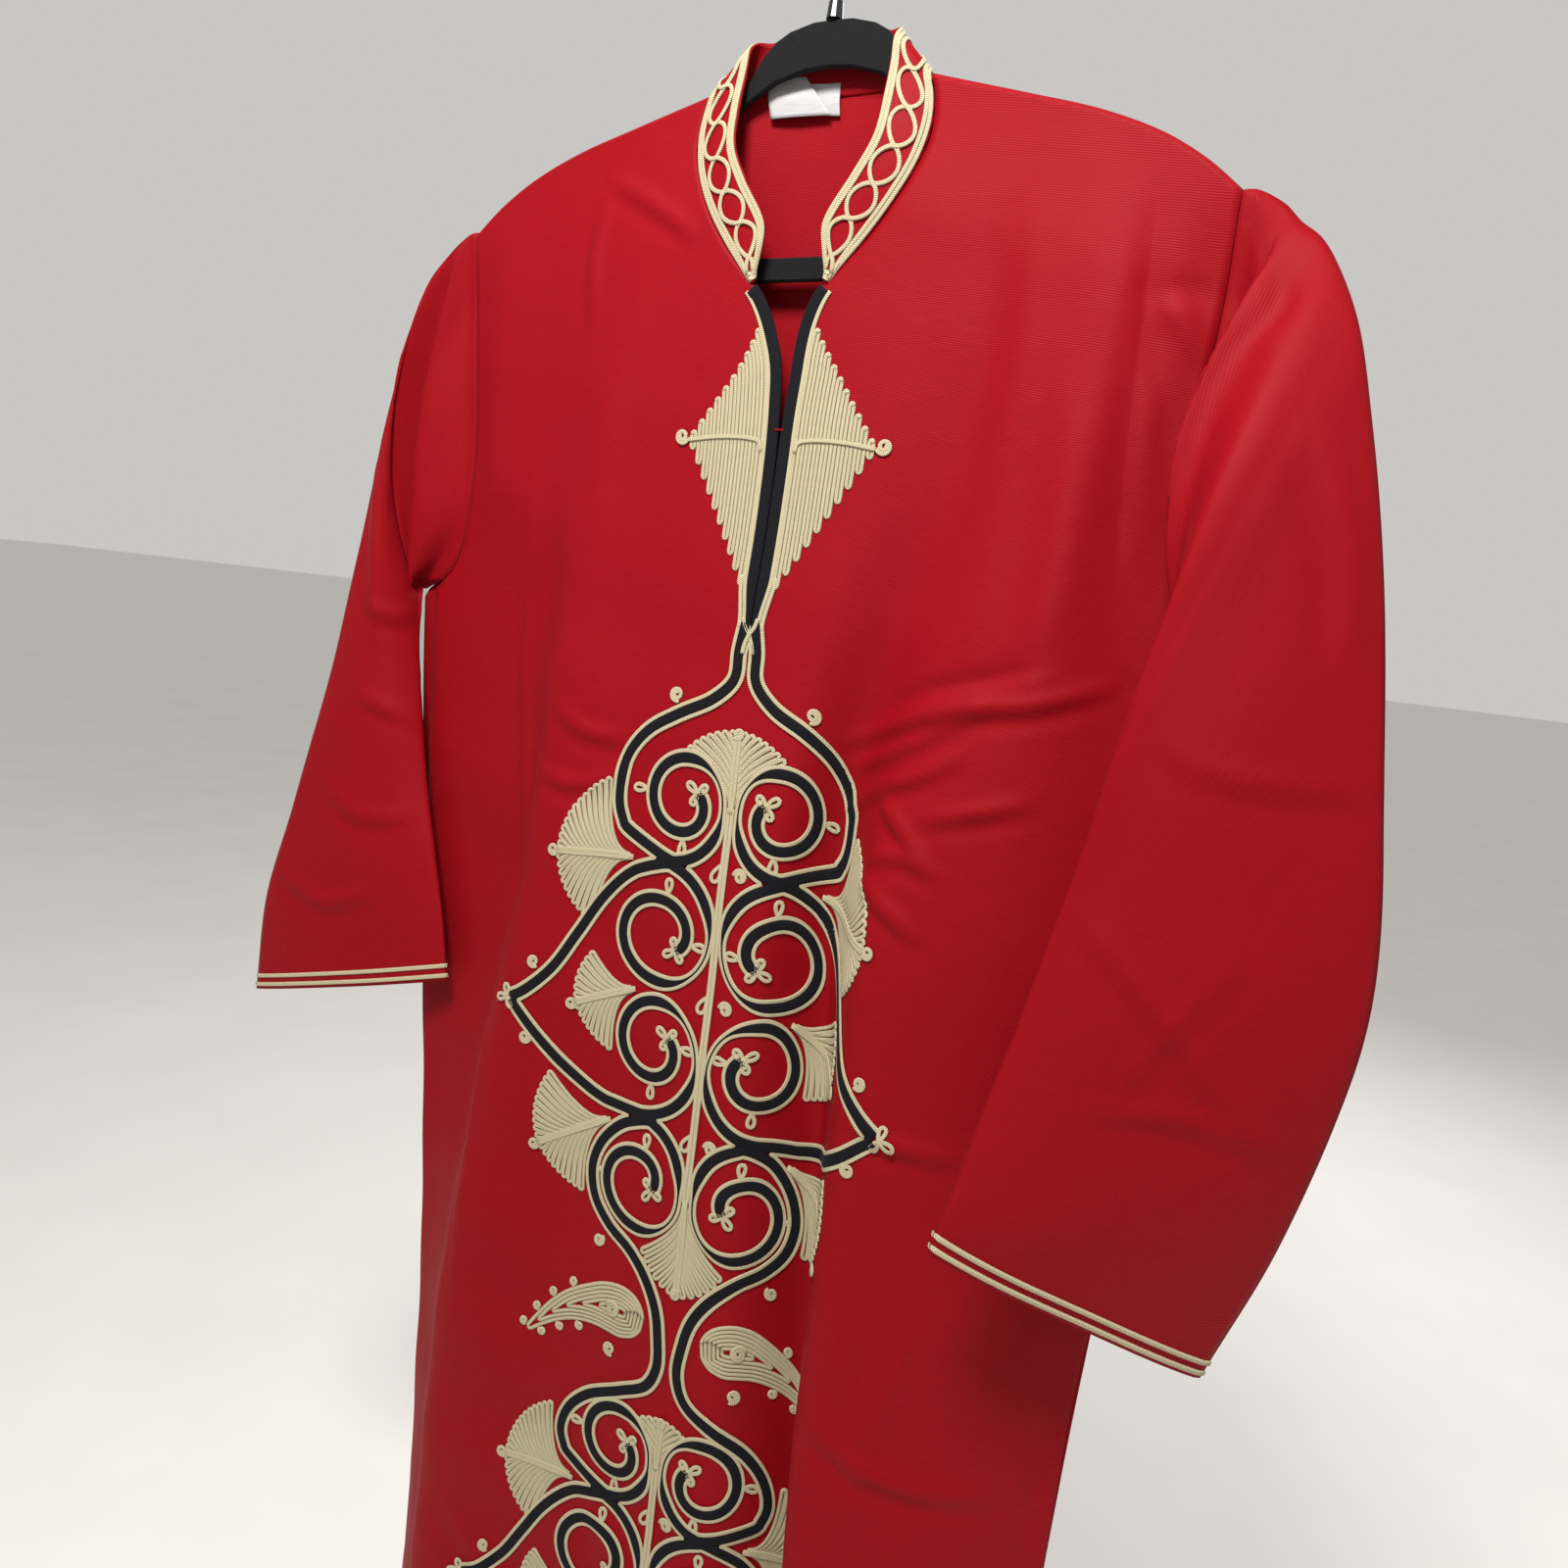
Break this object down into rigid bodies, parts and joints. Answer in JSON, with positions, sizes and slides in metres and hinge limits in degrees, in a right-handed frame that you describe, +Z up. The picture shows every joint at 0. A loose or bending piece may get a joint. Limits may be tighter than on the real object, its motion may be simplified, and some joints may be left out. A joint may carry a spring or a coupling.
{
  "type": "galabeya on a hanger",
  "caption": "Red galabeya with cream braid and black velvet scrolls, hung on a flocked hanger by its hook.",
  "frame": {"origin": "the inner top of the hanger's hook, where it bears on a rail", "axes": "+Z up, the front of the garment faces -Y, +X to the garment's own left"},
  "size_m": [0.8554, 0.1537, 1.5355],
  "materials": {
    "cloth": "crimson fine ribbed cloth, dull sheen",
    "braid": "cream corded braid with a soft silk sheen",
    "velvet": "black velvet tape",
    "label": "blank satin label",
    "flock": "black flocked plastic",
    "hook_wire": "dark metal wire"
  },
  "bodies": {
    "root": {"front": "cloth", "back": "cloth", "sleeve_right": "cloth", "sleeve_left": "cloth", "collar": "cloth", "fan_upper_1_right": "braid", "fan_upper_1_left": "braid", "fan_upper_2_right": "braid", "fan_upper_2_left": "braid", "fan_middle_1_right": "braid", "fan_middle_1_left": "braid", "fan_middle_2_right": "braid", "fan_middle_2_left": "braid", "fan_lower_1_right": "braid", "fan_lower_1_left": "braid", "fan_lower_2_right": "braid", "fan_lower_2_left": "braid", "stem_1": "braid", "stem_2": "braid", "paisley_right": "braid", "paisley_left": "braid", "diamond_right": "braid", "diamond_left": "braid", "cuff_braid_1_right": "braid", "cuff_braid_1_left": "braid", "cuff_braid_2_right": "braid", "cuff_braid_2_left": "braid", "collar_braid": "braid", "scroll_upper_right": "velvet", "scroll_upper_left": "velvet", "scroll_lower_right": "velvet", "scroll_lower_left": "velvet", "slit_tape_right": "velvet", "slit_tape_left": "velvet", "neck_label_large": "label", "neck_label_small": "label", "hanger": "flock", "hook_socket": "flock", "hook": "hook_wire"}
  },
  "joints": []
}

• EXERCISE DESCRIPTION: Reproduce the complete set of lines precisely as supplied.

• RESPONSE TO THIS TASK:
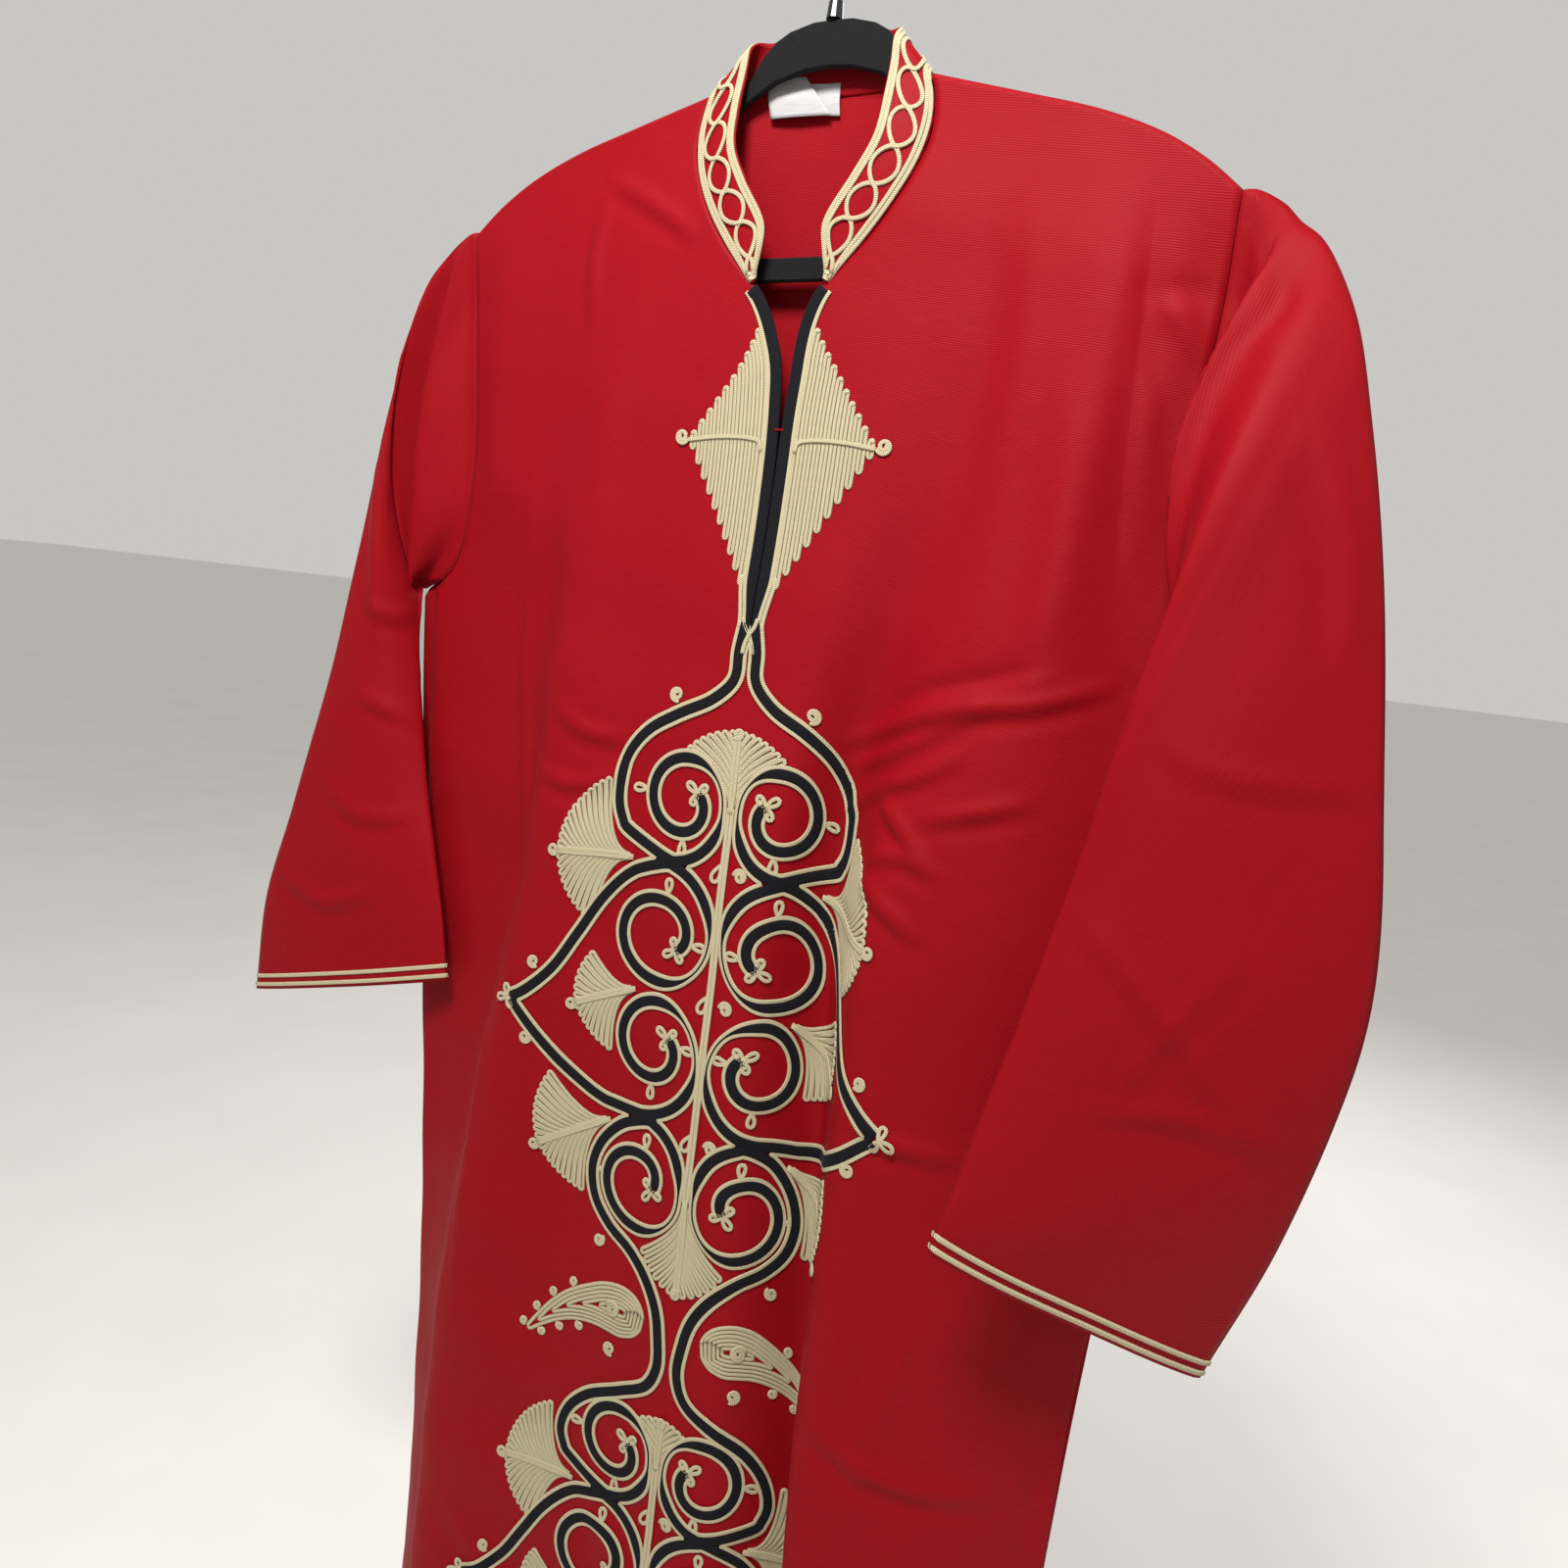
Break this object down into rigid bodies, parts and joints. Answer in JSON, with positions, sizes and slides in metres and hinge limits in degrees, in a right-handed frame that you describe, +Z up. The picture shows every joint at 0. A loose or bending piece may get a joint. Limits may be tighter than on the real object, its motion may be simplified, and some joints may be left out. A joint may carry a spring or a coupling.
{
  "type": "galabeya on a hanger",
  "caption": "Red galabeya with cream braid and black velvet scrolls, hung on a flocked hanger by its hook.",
  "frame": {"origin": "the inner top of the hanger's hook, where it bears on a rail", "axes": "+Z up, the front of the garment faces -Y, +X to the garment's own left"},
  "size_m": [0.8554, 0.1537, 1.5355],
  "materials": {
    "cloth": "crimson fine ribbed cloth, dull sheen",
    "braid": "cream corded braid with a soft silk sheen",
    "velvet": "black velvet tape",
    "label": "blank satin label",
    "flock": "black flocked plastic",
    "hook_wire": "dark metal wire"
  },
  "bodies": {
    "root": {"front": "cloth", "back": "cloth", "sleeve_right": "cloth", "sleeve_left": "cloth", "collar": "cloth", "fan_upper_1_right": "braid", "fan_upper_1_left": "braid", "fan_upper_2_right": "braid", "fan_upper_2_left": "braid", "fan_middle_1_right": "braid", "fan_middle_1_left": "braid", "fan_middle_2_right": "braid", "fan_middle_2_left": "braid", "fan_lower_1_right": "braid", "fan_lower_1_left": "braid", "fan_lower_2_right": "braid", "fan_lower_2_left": "braid", "stem_1": "braid", "stem_2": "braid", "paisley_right": "braid", "paisley_left": "braid", "diamond_right": "braid", "diamond_left": "braid", "cuff_braid_1_right": "braid", "cuff_braid_1_left": "braid", "cuff_braid_2_right": "braid", "cuff_braid_2_left": "braid", "collar_braid": "braid", "scroll_upper_right": "velvet", "scroll_upper_left": "velvet", "scroll_lower_right": "velvet", "scroll_lower_left": "velvet", "slit_tape_right": "velvet", "slit_tape_left": "velvet", "neck_label_large": "label", "neck_label_small": "label", "hanger": "flock", "hook_socket": "flock", "hook": "hook_wire"}
  },
  "joints": []
}